#### Records to use

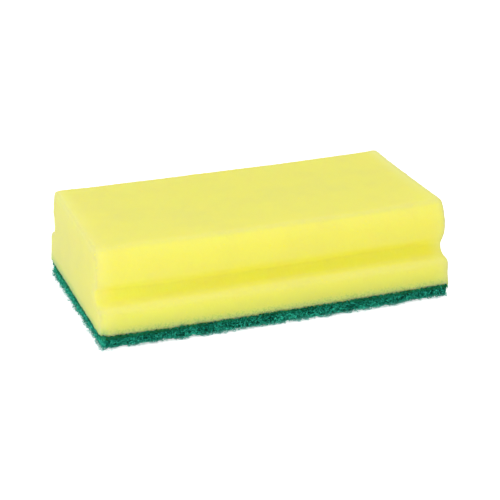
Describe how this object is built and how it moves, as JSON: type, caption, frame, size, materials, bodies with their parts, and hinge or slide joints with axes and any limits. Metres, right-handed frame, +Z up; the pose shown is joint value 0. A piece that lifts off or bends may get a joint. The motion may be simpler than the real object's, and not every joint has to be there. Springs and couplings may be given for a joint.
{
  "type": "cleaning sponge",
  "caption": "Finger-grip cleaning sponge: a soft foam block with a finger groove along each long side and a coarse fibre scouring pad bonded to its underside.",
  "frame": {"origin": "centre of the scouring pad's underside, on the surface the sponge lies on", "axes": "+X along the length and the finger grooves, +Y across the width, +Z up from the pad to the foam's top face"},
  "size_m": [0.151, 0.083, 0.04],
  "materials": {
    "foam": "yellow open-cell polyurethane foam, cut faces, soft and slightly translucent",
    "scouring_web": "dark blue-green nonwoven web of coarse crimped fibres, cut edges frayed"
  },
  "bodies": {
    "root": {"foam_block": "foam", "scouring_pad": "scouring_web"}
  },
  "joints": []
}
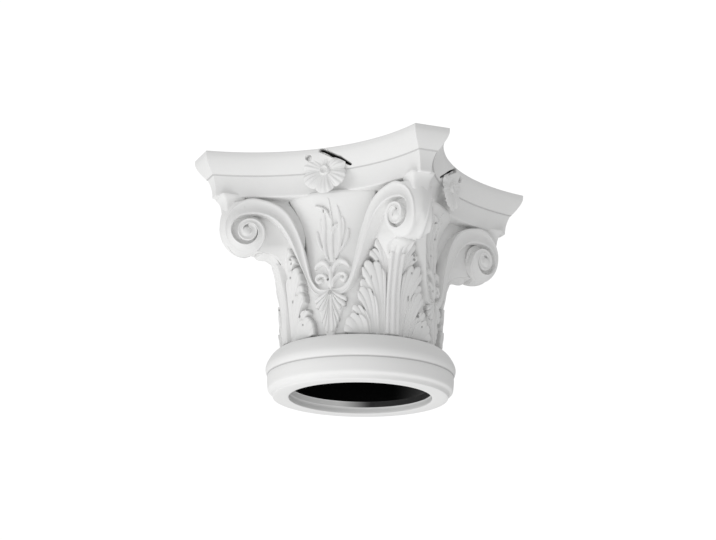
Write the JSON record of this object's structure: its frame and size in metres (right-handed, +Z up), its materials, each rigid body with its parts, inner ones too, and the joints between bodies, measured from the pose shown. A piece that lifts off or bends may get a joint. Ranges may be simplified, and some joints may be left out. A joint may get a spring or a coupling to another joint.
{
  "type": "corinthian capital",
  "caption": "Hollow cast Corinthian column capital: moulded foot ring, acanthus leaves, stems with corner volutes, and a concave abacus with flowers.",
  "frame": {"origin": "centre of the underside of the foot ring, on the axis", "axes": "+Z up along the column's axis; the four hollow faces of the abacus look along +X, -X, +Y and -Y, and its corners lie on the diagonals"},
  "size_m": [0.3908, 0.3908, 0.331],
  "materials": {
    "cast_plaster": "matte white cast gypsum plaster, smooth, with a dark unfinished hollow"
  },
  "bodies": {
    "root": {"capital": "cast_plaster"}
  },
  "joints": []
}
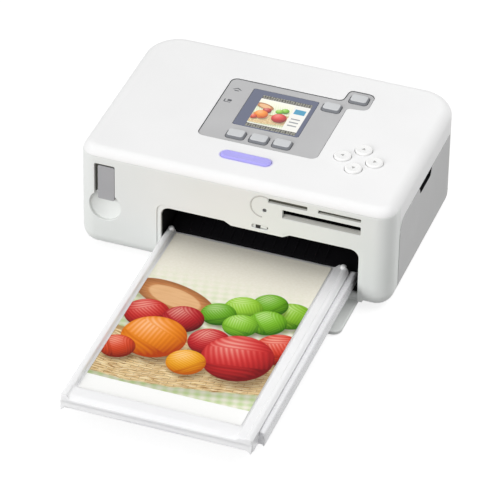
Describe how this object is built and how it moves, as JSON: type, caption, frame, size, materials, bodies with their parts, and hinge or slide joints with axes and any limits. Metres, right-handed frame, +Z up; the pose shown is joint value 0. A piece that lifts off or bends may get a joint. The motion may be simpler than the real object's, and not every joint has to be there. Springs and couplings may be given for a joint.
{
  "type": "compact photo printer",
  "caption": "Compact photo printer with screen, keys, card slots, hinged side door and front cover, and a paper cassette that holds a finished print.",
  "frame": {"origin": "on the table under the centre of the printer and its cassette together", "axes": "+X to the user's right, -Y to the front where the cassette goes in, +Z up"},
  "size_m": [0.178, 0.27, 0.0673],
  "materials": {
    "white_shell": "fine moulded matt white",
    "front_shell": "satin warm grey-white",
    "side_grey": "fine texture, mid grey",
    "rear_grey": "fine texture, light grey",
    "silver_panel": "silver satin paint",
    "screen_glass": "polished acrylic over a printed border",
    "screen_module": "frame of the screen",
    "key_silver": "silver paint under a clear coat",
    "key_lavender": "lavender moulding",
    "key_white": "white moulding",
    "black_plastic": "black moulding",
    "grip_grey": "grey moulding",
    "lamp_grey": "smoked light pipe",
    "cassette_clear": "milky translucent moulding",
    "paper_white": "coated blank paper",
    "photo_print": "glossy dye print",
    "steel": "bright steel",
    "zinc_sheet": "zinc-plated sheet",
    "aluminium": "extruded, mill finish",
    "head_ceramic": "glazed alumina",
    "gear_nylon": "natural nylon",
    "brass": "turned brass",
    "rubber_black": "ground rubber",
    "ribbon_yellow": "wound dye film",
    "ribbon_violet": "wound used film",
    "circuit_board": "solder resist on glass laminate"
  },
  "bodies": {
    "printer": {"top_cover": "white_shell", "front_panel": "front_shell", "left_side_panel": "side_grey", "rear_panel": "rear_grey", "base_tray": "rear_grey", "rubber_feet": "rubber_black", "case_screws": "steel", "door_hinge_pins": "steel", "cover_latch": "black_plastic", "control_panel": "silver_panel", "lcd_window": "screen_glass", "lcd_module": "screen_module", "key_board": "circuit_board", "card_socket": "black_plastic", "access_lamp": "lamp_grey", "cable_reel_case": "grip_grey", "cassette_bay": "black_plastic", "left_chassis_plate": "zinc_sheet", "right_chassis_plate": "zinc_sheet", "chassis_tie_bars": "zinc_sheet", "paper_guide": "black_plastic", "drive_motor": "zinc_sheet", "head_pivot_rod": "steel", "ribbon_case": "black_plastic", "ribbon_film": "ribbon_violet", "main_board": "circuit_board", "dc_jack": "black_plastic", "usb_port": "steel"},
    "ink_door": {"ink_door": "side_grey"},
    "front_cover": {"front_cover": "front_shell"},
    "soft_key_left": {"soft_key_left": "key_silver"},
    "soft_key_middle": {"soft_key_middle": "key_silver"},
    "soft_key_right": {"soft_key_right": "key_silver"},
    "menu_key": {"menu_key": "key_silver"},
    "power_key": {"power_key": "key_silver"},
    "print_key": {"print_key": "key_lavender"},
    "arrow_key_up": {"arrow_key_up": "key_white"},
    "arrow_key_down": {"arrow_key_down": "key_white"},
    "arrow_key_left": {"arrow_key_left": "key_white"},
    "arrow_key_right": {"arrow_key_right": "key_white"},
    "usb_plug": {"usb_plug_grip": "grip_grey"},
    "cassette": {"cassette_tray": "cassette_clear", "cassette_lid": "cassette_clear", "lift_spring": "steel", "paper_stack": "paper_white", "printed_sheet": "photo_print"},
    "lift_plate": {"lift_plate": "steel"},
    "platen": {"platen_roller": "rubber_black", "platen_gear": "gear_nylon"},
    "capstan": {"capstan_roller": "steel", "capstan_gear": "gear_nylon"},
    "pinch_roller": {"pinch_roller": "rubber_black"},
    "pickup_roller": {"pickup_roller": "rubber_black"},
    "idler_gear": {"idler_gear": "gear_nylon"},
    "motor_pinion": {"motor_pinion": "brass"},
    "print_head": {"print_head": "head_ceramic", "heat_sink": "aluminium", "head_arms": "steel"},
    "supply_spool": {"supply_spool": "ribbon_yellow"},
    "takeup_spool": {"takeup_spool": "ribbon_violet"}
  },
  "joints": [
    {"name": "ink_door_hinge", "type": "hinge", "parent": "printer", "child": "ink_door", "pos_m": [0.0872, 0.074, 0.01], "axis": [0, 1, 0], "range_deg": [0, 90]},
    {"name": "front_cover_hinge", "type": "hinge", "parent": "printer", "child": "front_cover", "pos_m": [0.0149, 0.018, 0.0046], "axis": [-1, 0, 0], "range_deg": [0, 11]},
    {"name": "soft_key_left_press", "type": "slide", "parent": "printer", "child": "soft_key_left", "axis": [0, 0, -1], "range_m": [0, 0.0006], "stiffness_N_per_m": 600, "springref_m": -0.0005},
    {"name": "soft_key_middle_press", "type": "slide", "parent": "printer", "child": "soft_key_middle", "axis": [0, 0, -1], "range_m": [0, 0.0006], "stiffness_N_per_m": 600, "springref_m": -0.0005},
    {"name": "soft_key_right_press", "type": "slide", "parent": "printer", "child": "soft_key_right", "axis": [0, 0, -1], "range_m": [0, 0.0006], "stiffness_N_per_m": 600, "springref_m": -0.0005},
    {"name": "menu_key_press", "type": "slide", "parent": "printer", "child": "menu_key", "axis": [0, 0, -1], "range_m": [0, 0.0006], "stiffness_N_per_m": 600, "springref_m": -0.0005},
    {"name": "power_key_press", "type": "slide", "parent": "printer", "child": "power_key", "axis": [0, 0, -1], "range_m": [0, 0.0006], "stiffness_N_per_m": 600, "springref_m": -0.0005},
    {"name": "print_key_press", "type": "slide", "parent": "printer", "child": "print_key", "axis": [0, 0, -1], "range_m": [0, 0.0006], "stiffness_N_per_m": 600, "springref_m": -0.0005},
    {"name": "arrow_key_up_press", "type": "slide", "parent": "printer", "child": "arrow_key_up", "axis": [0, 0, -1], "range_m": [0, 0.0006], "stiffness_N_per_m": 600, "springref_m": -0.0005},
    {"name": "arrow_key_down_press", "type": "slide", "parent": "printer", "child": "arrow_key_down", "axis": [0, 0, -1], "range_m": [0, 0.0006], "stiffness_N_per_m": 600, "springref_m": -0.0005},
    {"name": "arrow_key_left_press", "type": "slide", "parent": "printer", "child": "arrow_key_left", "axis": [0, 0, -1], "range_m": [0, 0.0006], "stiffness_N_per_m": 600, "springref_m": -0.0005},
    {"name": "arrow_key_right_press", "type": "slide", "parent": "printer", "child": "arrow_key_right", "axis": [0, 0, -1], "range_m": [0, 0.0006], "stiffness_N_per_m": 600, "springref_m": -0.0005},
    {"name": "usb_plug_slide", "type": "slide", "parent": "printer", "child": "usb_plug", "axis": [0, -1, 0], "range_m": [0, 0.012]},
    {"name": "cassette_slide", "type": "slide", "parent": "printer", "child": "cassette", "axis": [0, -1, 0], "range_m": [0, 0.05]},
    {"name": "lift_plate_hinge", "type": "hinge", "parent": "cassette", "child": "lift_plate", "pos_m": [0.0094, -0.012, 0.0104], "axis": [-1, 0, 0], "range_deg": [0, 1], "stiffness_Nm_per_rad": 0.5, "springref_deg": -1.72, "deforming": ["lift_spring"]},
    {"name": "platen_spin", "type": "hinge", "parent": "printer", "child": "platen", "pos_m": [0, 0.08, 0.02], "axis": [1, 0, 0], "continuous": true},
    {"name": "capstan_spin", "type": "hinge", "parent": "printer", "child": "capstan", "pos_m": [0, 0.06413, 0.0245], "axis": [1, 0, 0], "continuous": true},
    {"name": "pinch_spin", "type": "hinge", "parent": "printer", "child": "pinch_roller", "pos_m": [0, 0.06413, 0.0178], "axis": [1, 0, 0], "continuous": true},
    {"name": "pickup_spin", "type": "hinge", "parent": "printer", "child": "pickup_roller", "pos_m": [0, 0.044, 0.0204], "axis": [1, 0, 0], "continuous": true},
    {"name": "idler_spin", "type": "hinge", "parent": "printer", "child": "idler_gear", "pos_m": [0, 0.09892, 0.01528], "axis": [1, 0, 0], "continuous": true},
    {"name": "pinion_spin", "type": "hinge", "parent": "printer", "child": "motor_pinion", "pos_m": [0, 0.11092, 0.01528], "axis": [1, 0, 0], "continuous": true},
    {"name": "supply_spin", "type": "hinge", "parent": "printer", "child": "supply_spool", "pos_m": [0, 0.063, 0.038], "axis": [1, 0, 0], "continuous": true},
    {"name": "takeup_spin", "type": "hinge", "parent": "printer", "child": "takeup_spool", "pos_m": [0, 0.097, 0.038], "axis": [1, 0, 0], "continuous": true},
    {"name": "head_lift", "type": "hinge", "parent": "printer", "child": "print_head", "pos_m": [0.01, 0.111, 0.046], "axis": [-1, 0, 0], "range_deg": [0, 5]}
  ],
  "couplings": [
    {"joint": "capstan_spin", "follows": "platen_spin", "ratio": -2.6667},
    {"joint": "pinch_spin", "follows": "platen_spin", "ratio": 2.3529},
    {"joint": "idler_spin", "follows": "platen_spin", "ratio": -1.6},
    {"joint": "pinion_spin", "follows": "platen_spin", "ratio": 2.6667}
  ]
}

########

Task prompt
Across the entries, how many lines contain "caption"? Reply with the number only.

Answer
5